The Financial Times (‘Double life of Johnson’s ally raises awkward conflict of interest questions’, 30 April) has been reviewing Lord Udny-Lister’s many interests while at Johnson’s side. Throughout Johnson’s time as London mayor and then at Downing Street as his chief strategy adviser and (finally and briefly) as his chief of staff, Lister’s ‘double-hatting’ of official duties for Johnson and contemporaneous external business interests is raising eyebrows. Lister seems to be resigning from things as fast as his legs will take him. I note that Labour are now calling for an investigation.
But by whom? And who sets the terms of reference? Would anybody be bound by its recommendations? Have you any better idea than me what are the existing rules on how in Britain we address issues of professional or personal probity in what might be termed public life? Other countries have permanent, independent commissions into impropriety or corruption, but we British think we don’t need that kind of thing because … well, basically, we’re clean. We’re all, or almost all, good chaps. So if a chap steps out of line, it’s ‘naughty naughty’ and a discreet wrist-slap from a professional body.

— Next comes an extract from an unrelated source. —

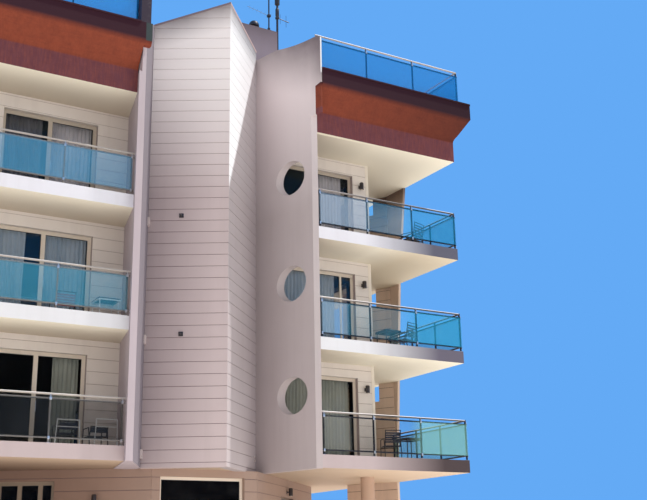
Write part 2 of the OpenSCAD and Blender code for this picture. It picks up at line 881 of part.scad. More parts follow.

This won’t do. Nobody should be investigating their boss. Civil servants should not be investigating other civil servants. Politicians should not be judging colleagues. One police force should not be investigating another. Prime ministers should not be appointing the people who investigate them. Fair–minded or not, colleagues marking each other’s (or even their own) homework invites public cynicism. We are not all jolly good chaps, and adjudication should proceed, as should all good regulation, on the basis of the total detachment of the adjudicator, and the acknowledgement of original sin.